Our last calculation is to find our location in respect to Brahma’s life. It is said that one half of Brahma’s life has already passed. We are living in the first day (the Varaha Kalpa) of Brahma’s second fifty-year period:
k = 432,000
50 Years of Brahma = 2 x 10 x k x 1000 x 360 Days x 50 Years = 360,000,000k
Age of Brahma
= 50 Years of Brahma + Current Day of Brahma
= 360,000,000k + (4,567k + 5104)
= 360,004,567k + 5104
= 155,521,972,949,104 or approximately 155 trillion years
These are all very interesting numbers; they show the large cyclical timescales in which ancient Hindu philosophers and astronomers dealt. In Carl Sagan’s book, Cosmos, he writes:
[Hinduism] is the only religion in which the time scales correspond, no doubt by accident, to those of modern scientific cosmology. Its cycles run from our ordinary day and night to a day and night of Brahma, 8.64 billion years long, longer than the age of the Earth or the Sun and about half the time since the Big Bang. And there are much longer time scales still.
In this spirit I will now compare a few of the Hindu ages with modern science. The current mahayuga started around 4 million years ago. This means a yuganta (and with it natural catastrophes) had also taken place 4 million years ago. According to modern geology, a major Ice Age is said to have taken place around that same time.  This is interesting but one must remember that the natural catastrophes involved with yuganta are ones found in India, such as heat, rain, floods, strong wind, and earthquakes, not extreme cold.

The manvantara corresponds to the age of man and as calculated, it started roughly 120 million years ago. This is in sharp contrast with popular science where it is generally accepted that modern man (Homo Sapiens) evolved 100 thousand years ago.
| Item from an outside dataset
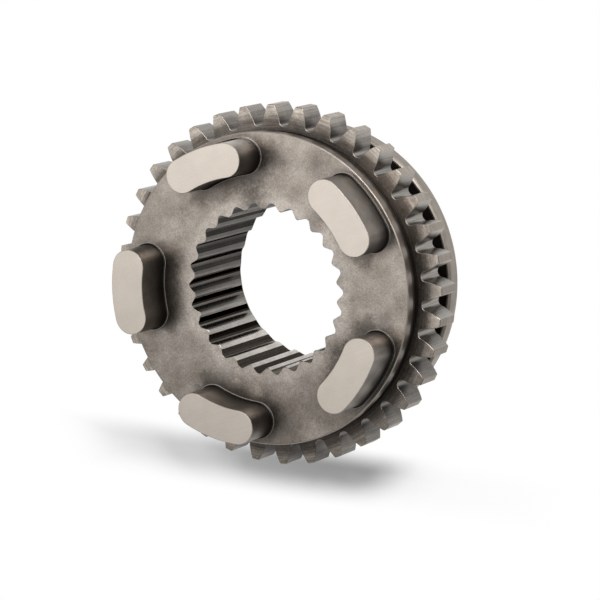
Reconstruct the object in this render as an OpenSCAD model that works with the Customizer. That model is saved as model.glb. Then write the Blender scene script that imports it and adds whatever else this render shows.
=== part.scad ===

During a day of Brahma, he wakes up creates the universe and when he sleeps at night, the universe is dissolved. Therefore a day of Brahma equals the age of the universe. As calculated earlier, the current age of the day of Brahma is around 2 billion years. This is also off from popular science, which dates the start of the universe as 15 billion years ago.

The fourth calculation made, the age of Brahma has no clear counterpart. Before the Big Bang occurred, it is theorized by Carl Sagan that “all the matter and energy in the universe was concentrated at extremely high density – a kind of cosmic egg ... the entire universe, matter and energy and the space they fill occupied a very small volume.” Perhaps when our universe is in this egg it can be likened to when Brahma is asleep and when he wakes up, the egg is cracked open and the universe is created.
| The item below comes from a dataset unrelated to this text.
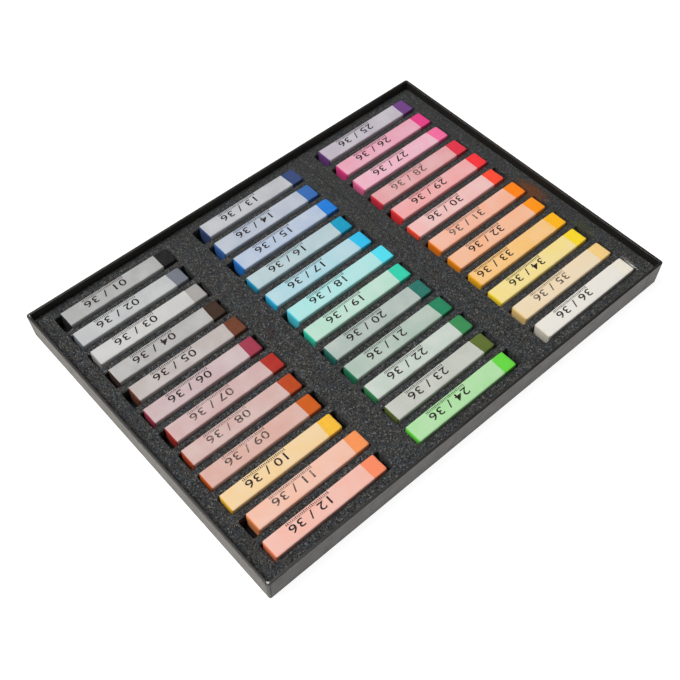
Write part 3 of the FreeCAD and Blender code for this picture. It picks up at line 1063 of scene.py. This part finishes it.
# %% [markdown]
# ## The print
#
# Each sleeve carries a plain number, with a rule and a row of fine ticks beside
# it, in dark ink that didn't take evenly. Painting it in the material would need
# a picture. Here the number is a text object made into a mesh: a very thin slab,
# half sunk in the paper, that follows the dip of the sleeve. The print reads
# towards the far end of the stick, so it is turned by half a turn.

# %% Make the inks
def ink(name, dark, worn, bare):
    """Dark ink that lets the paper show through where it is worn."""
    material, tree, shader, place = new_finish(name, 0.7, 0.2)
    patchy = clouds(tree, enlarged(tree, place, 0.0022), detail=5.0, roughness=0.7)
    cover = fade(tree, patchy, bare, bare + 0.2)
    feed(tree, shader["Base Color"], blended(tree, cover, worn, dark))
    fibres = placed(tree, paper_fibres, place, Fibre_Size=0.0008)
    bumped(tree, shader, fibres["Height"], 0.00002, 0.4)
    return material


full_ink = ink("full_ink", (0.022, 0.015, 0.014), (0.16, 0.12, 0.11), 0.28)
thin_ink = ink("thin_ink", (0.075, 0.050, 0.045), (0.34, 0.25, 0.22), 0.36)
FAINT_PRINTS = (7, 8, 9, 11, 28, 31, 35)
print("inks:", full_ink.name, thin_ink.name)


# %% Model one print
FIGURE_SIZE = 6.0 * MM
FIGURE_WEIGHT = 0.05 * MM
FIGURE_STRETCH = 1.38
PRINT_START = 37.2 * MM
PRINT_RISE = 2.6 * MM
INK_DEPTH = 0.05 * MM
RULE_WIDTH = 0.16 * MM
RULE_DROP = 0.72 * MM
TICKS = 27
TICK_WIDTH = 0.42 * MM
TICK_DROP = 1.45 * MM
LONG_TICK = 1.15 * MM
SHORT_TICK = 0.8 * MM


def printed(name, number, shift=0.0):
    """The number, rule and ticks on one sleeve."""
    low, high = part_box(name)
    words = bpy.data.curves.new("figures", "FONT")
    words.body = f"{number:02d} / {len(PASTELS)}"
    words.size = FIGURE_SIZE
    words.space_character = 1.06
    words.offset = FIGURE_WEIGHT
    words.extrude = INK_DEPTH / 2
    words.resolution_u = 3
    setter = linked("figures", words)
    bpy.context.view_layer.update()
    figures = bpy.data.meshes.new_from_object(setter)
    bpy.data.objects.remove(setter)
    bm = bmesh.new()
    bm.from_mesh(figures)
    bmesh.ops.remove_doubles(bm, verts=bm.verts, dist=1e-6)
    bmesh.ops.scale(bm, vec=(FIGURE_STRETCH, 1, 1), verts=bm.verts)
    width = max(vert.co.x for vert in bm.verts)
    for tick in range(TICKS):
        tall = LONG_TICK if tick % 5 == 0 else SHORT_TICK
        along = width * (tick + 0.5) / TICKS
        block(bm, (TICK_WIDTH, tall, INK_DEPTH), (along, -TICK_DROP, 0))
    block(bm, (width, RULE_WIDTH, INK_DEPTH), (width / 2, -RULE_DROP, 0))
    bmesh.ops.rotate(bm, matrix=Matrix.Rotation(math.pi, 3, "Z"), verts=bm.verts)
    start = Vector((low.x + PRINT_START - shift, (low.y + high.y) / 2 + PRINT_RISE, high.z))
    bmesh.ops.translate(bm, vec=start, verts=bm.verts)
    for vert in bm.verts:
        vert.co.z += dip(vert.co, number)
    ink_used = thin_ink if number in FAINT_PRINTS else full_ink
    piece = finished(f"print_{number:02d}", bm, ink_used, smooth=False)
    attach(piece, name)
    return piece


# %% Model all prints
SHIFTED_PRINTS = {33: 9 * MM}
for number, name in enumerate(PASTELS, start=1):
    piece = printed(name, number, SHIFTED_PRINTS.get(number, 0))
print("prints:", len(PASTELS), "of", len(piece.data.polygons), "faces each")

# %% [markdown]
# ## Crumbs of chalk
#
# Small crumbs lie on the foam where sticks have been pulled out and put back. An
# icosphere with 20 faces is enough for a crumb, because each one is smaller than
# a grain of sand. Its points are pushed about by chance, it is squashed and
# turned, and each heap of crumbs is one object in the chalk of its stick.

# %% Make the crumb finish
def crumb_chalk(name, colour):
    """Loose chalk."""
    material, tree, shader, place = new_finish(name, 0.95, 0.1)
    grain = placed(tree, chalk_grain, place, Grain_Size=0.0002)
    feed(tree, shader["Base Color"], blended(tree, grain["Tone"], darker(colour, 0.2), colour))
    bumped(tree, shader, grain["Height"], 0.00005, 0.5)
    return material


def crumbs(name, colour, middle, spread, count, biggest, seed):
    """A loose heap of crumbs on the foam, denser in its middle, in millimetres."""
    chance = random.Random(seed)
    bm = bmesh.new()
    for _ in range(count):
        size = biggest * chance.uniform(0.35, 1) * MM
        ball = bmesh.ops.create_icosphere(bm, subdivisions=1, radius=size / 2)
        for vert in ball["verts"]:
            vert.co *= chance.uniform(0.7, 1.25)
        turn = Matrix.Rotation(chance.uniform(0, math.tau), 3, "Z")
        squash = (1, chance.uniform(0.5, 1), chance.uniform(0.4, 0.8))
        bmesh.ops.scale(bm, vec=squash, verts=ball["verts"])
        bmesh.ops.rotate(bm, matrix=turn, verts=ball["verts"])
        x = middle[0] + chance.gauss(0, spread[0] / 2)
        y = middle[1] + chance.gauss(0, spread[1] / 2)
        resting = foam_top + size * 0.15
        bmesh.ops.translate(bm, vec=(x * MM, y * MM, resting), verts=ball["verts"])
    piece = finished(name, bm, crumb_chalk(f"{name}_chalk", colour), smooth=False)
    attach(piece, "tray")
    print(name, "has", count, "crumbs")


# %% Scatter the crumbs
crumbs("crumbs_white", (0.80, 0.79, 0.76), (121.0, -83.8), (0.3, 4.2), 110, 0.5, 11)
crumbs("crumbs_grey", (0.45, 0.44, 0.42), (123.2, -77.5), (2.2, 2.6), 22, 0.38, 15)
crumbs("crumbs_peach", (0.85, 0.42, 0.25), (-121.8, -62.0), (1.6, 0.9), 16, 0.4, 12)
crumbs("crumbs_lemon", (0.55, 0.52, 0.16), (122.6, -56.5), (1.0, 2.2), 18, 0.35, 13)
crumbs("crumbs_cream", (0.80, 0.66, 0.42), (50.9, -66.5), (0.7, 5.0), 24, 0.35, 14)

# %% [markdown]
# ## Floor and light
#
# The tray lies on a white table under soft light from above and a little behind.
# A lamp strong enough to burn the table white would also burn the sleeves.
# Instead, the camera and mirror rays see extra brightness on the floor and in
# the sky, and the light that falls on the object stays plain: a surface that
# faces up renders about as its colour is written, and the floor keeps a faint
# shadow of the tray.

# %% Lay the floor
FLOOR_REACH = 3
FLOOR_DROP = 0.05 * MM
FLOOR_SEEN = 0.76
FLOOR_BURNT = 0.14
bm = bmesh.new()
sheet(bm, FLOOR_REACH, FLOOR_REACH, (0, 0, -FLOOR_DROP))
floor_mesh = bpy.data.meshes.new("table")
bm.to_mesh(floor_mesh)
bm.free()
floor = linked("table", floor_mesh)


def seen_directly(tree):
    """1 for camera, mirror and glass rays, 0 for light between objects."""
    rays = tree.nodes.new("ShaderNodeLightPath").outputs
    direct = maths(tree, "MAXIMUM", rays["Is Camera Ray"], rays["Is Glossy Ray"])
    return maths(tree, "MAXIMUM", direct, rays["Is Transmission Ray"])


table_white = bpy.data.materials.new("table_white")
table_white.use_nodes = True
tree = table_white.node_tree
shader = tree.nodes["Principled BSDF"].inputs
shader["Base Color"].default_value = (0.28, 0.28, 0.28, 1)
shader["Roughness"].default_value = 1.0
shader["Specular IOR Level"].default_value = 0.0
shader["Emission Color"].default_value = (1, 1, 1, 1)
camera_only = tree.nodes.new("ShaderNodeLightPath").outputs["Is Camera Ray"]
burnt_out = maths(tree, "MULTIPLY", camera_only, FLOOR_BURNT)
feed(tree, shader["Emission Strength"], maths(
    tree, "MULTIPLY_ADD", seen_directly(tree), FLOOR_SEEN, burnt_out))
floor_mesh.materials.append(table_white)
print("floor ready")

# %% Light the scene
SKY_LIGHT = 0.24
LAMP_SHARE = 0.88
LAMP_SIZE = 1.8
LAMP_PLACE = Vector((-1.15, 0.9, 2.75))
world = bpy.data.worlds.new("studio")
bpy.context.scene.world = world
world.use_nodes = True
tree = world.node_tree
sky = tree.nodes["Background"].inputs
sky["Color"].default_value = (1, 1, 1, 1)
direction = parted(tree, tree.nodes.new("ShaderNodeTexCoord").outputs["Generated"])
seen_sky = fade(tree, direction["Z"], 0.15, 0.5, 1.0, 0.02)
seen = seen_directly(tree)
feed(tree, sky["Strength"], maths(tree, "MULTIPLY_ADD", seen, seen_sky, maths(
    tree, "MULTIPLY", maths(tree, "SUBTRACT", 1.0, seen), SKY_LIGHT)))

lamp_data = bpy.data.lights.new("soft_lamp", "AREA")
lamp_data.shape = "SQUARE"
lamp_data.size = LAMP_SIZE
slant = LAMP_PLACE.normalized().z
lamp_data.energy = math.pi ** 2 * LAMP_PLACE.length_squared * LAMP_SHARE / slant
lamp = linked("soft_lamp", lamp_data)
lamp_turn = LAMP_PLACE.to_track_quat("Z", "Y").to_matrix().to_4x4()
lamp.matrix_world = Matrix.Translation(LAMP_PLACE) @ lamp_turn
print("lamp:", round(lamp_data.energy, 1), "W")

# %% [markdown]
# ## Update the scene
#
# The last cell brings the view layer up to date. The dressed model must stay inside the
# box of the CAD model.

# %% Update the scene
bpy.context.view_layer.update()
The point of these connections must be understood. It would be ridiculous to look at all these numbers and think they mean more than they do. Man was not created 120 million years ago, nor was the universe created 1.9 billion years ago. Then what is the significance of working out these numbers? By analyzing the numbers from different calculations, it is possible to find how the myths were formed and how they relate to each other. But more importantly, these calculations offer perspective. We believe we know everything. Our science tells us when monkeys became men, it tells us how all energy was created from a single point, and it tells us this with such great certainty. There are many careful equations and practices to find this information. But looking back at the ancient astronomers, their tools were incredibly precise as well. They must have felt with great certainty that their conclusions were correct because all the numbers supported them, yet all that they believed is now considered incorrect. Chapter 8, Verse 17 of the Bhagvadgita:

Sahasrayugaparyantam ahar yad Brahmano viduÒ Ratrim yugasahastrantaÑ te ‘horatravido janaÒ

Those who know the day of Brahma, Which is of duration of a thousand mahayugas And the night which is also of a thousand mahayugas They know day and night.

Perhaps knowing the day of Brahma does not mean knowledge of the durations of periods, but of the fact that time is constantly being cooked, and that whatever one may know now may not exist tomorrow.